§ **TASK TO CARRY OUT**
What is needed is an exact copy of the lines from the line containing "Continue the FreeCAD" to the line containing "return joined(base, step, shaft, dome, *ribs)", both lines included, and nothing else.
---------------
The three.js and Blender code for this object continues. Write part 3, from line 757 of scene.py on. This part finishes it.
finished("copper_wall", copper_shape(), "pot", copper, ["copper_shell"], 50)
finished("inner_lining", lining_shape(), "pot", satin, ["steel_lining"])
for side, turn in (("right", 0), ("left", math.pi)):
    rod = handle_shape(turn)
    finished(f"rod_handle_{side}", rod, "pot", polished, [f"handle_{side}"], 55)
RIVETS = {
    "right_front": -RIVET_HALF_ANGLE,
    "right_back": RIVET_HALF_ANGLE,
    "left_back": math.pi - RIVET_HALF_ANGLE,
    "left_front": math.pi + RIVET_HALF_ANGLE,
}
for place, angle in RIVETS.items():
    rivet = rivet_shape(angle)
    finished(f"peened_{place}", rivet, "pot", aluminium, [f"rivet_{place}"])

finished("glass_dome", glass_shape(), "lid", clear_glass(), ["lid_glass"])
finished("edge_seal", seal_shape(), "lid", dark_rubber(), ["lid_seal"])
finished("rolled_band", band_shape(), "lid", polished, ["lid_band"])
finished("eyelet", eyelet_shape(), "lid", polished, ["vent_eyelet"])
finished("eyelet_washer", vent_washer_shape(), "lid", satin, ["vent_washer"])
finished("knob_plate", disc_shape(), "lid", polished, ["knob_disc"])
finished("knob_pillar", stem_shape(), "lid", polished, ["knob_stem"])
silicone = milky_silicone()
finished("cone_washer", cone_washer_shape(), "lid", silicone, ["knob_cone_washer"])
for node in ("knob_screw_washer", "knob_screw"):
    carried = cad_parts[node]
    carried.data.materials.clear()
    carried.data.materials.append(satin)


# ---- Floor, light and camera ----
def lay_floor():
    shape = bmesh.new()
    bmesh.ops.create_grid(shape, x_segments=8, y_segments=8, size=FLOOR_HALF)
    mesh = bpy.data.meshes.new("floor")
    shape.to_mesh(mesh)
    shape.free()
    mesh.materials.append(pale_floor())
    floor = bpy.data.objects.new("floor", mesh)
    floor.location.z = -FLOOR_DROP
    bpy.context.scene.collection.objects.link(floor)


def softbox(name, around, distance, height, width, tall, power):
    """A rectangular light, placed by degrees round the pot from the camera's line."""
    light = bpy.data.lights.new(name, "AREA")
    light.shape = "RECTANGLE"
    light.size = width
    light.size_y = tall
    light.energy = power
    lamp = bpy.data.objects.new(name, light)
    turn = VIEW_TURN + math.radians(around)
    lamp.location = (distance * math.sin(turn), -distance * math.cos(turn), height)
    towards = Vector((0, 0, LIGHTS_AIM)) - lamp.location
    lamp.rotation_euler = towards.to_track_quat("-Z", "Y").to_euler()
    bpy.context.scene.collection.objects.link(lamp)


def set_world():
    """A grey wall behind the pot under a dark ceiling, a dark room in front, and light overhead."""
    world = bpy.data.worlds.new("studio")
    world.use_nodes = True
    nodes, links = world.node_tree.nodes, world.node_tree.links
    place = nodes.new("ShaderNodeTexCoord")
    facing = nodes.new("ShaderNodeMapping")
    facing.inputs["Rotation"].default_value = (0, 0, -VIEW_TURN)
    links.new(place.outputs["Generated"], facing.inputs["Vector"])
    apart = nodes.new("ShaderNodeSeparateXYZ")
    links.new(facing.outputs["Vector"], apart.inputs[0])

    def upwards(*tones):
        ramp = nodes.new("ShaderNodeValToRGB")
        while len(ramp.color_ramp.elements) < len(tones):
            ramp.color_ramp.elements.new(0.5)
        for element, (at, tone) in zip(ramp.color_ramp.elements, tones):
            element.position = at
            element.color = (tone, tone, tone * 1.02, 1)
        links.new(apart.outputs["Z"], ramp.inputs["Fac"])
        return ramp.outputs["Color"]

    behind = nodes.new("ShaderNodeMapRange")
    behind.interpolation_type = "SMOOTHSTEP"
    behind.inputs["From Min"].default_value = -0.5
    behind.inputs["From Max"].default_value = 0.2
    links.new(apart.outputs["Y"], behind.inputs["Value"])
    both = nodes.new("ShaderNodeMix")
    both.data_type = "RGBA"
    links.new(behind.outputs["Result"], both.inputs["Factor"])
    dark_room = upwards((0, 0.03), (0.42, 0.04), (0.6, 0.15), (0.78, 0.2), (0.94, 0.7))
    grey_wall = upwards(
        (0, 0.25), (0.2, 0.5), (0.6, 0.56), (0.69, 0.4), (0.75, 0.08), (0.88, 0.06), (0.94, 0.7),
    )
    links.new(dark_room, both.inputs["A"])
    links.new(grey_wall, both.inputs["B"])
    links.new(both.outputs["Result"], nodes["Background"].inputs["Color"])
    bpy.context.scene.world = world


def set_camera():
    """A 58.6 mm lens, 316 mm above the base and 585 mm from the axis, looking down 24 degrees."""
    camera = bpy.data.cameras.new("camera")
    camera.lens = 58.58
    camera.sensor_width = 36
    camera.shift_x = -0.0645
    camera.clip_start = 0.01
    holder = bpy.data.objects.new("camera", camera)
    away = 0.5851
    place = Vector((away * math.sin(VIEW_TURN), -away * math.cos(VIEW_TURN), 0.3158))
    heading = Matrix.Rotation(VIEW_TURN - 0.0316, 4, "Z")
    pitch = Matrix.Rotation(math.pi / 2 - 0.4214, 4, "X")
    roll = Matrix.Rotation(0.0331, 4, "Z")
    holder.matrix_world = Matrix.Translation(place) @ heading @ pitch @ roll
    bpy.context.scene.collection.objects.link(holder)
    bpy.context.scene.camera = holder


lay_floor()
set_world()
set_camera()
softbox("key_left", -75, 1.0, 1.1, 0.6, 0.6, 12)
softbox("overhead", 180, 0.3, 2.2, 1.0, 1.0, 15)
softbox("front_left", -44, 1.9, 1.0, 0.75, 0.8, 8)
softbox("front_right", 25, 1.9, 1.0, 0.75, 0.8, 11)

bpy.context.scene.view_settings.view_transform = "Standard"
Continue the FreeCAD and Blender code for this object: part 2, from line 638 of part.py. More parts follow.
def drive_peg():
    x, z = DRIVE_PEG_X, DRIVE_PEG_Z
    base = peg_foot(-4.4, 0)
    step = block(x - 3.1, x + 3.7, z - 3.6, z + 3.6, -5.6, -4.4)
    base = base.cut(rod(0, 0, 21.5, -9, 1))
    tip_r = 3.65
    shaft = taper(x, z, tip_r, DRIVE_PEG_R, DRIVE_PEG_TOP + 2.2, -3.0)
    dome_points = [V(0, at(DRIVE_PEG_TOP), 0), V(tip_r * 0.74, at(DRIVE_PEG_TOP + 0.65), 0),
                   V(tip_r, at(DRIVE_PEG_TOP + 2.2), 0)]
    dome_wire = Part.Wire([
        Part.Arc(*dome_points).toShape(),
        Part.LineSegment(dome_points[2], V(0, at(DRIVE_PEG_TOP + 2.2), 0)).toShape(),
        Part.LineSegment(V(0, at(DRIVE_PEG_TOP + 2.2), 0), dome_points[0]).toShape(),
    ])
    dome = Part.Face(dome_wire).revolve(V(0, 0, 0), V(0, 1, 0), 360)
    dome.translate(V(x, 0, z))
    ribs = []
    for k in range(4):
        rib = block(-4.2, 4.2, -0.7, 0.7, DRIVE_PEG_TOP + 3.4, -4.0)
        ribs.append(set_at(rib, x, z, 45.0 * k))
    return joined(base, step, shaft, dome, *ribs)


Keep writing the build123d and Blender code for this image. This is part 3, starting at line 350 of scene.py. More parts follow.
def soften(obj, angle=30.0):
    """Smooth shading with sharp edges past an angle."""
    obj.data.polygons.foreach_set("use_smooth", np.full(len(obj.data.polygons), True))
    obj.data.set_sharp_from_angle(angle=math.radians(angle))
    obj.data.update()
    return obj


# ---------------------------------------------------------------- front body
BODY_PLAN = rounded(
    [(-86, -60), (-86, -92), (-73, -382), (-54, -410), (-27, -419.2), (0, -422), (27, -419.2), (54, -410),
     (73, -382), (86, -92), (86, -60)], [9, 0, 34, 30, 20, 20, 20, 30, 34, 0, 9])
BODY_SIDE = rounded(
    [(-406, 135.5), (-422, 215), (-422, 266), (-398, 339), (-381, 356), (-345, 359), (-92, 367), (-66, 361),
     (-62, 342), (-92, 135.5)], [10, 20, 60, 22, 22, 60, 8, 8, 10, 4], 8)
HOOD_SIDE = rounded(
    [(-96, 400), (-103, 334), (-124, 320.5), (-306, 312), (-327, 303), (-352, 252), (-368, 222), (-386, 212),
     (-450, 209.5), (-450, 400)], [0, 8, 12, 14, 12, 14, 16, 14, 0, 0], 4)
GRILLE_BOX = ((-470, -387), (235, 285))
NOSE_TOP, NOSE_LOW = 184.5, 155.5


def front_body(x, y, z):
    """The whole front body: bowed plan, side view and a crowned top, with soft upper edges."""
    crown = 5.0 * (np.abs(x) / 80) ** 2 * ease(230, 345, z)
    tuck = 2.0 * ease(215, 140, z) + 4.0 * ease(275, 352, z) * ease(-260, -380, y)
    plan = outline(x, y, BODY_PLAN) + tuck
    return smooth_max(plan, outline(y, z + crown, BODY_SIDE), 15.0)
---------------
§ **EXERCISE SOLUTION**
Continue the FreeCAD and Blender code for this object: part 2, from line 638 of part.py. More parts follow.
def drive_peg():
    x, z = DRIVE_PEG_X, DRIVE_PEG_Z
    base = peg_foot(-4.4, 0)
    step = block(x - 3.1, x + 3.7, z - 3.6, z + 3.6, -5.6, -4.4)
    base = base.cut(rod(0, 0, 21.5, -9, 1))
    tip_r = 3.65
    shaft = taper(x, z, tip_r, DRIVE_PEG_R, DRIVE_PEG_TOP + 2.2, -3.0)
    dome_points = [V(0, at(DRIVE_PEG_TOP), 0), V(tip_r * 0.74, at(DRIVE_PEG_TOP + 0.65), 0),
                   V(tip_r, at(DRIVE_PEG_TOP + 2.2), 0)]
    dome_wire = Part.Wire([
        Part.Arc(*dome_points).toShape(),
        Part.LineSegment(dome_points[2], V(0, at(DRIVE_PEG_TOP + 2.2), 0)).toShape(),
        Part.LineSegment(V(0, at(DRIVE_PEG_TOP + 2.2), 0), dome_points[0]).toShape(),
    ])
    dome = Part.Face(dome_wire).revolve(V(0, 0, 0), V(0, 1, 0), 360)
    dome.translate(V(x, 0, z))
    ribs = []
    for k in range(4):
        rib = block(-4.2, 4.2, -0.7, 0.7, DRIVE_PEG_TOP + 3.4, -4.0)
        ribs.append(set_at(rib, x, z, 45.0 * k))
    return joined(base, step, shaft, dome, *ribs)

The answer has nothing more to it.